Absolutely fantastic book about a brave/crazy woman from the U.S. who goes to Guatemala and marries a leader of the rebels during the Guatemalan civil war, and her fight for knowledge and justice for her husband in the years that followed from injustices committed by the US/Guatemalan governments. Some of the writing could be a little bit tighter -- the author is a lawyer by trade and so her narrative lacks a little bit here and there -- but the quality of the story and her unending passion more than shine through. Regardless of your opinion on the morality of the war, this book is worth reading.
I read this in a couple days and for a while could not get over little the U.S. role in the Guatemalan politics is talked about commonly. It's pretty shocking--this book tells an almost unrelentingly tragic, terrifying story about state (Guatemalan and U.S.) violence, deception and disrespect for human life, although the depiction of the Guatemalan National Revolutionary Unity members she lives with for a short time and knows for years later is unbelievably stirring.

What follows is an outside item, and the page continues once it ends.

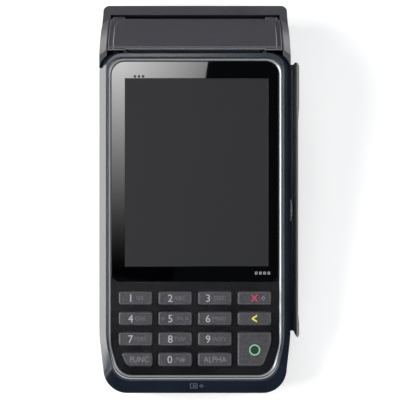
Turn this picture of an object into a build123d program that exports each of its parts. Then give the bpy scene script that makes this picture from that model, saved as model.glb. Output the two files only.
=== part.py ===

Ci sono storie che ti restano dentro per sempre, ed e' il caso di questa, capace di raccontare un amore totale per un individuo che diventa anche amore per un popolo, per il suo paese e infine per una causa civile. Insieme, questa e' anche una storia "scomoda" che costringe una volta di piu', e molto prima delle piu' recenti tragedie mediorientali, ad interrogarsi sull'imposizione forzata al resto del mondo della (presunta) democrazia da parte dell'Occidente.
This was an equally heart-breaking and inspiring, well-written story. It was a timely read for me since I read it around the same time I was traveling in the Lake Atitlan region of Guatemala, where the revolution described in the book took place.
This book is absolutely brutal. Jennifer Harbury's politically impassioned and deeply raw broken heart, shown over every page. Important to read if you want to know about Guatemalan history but really rough.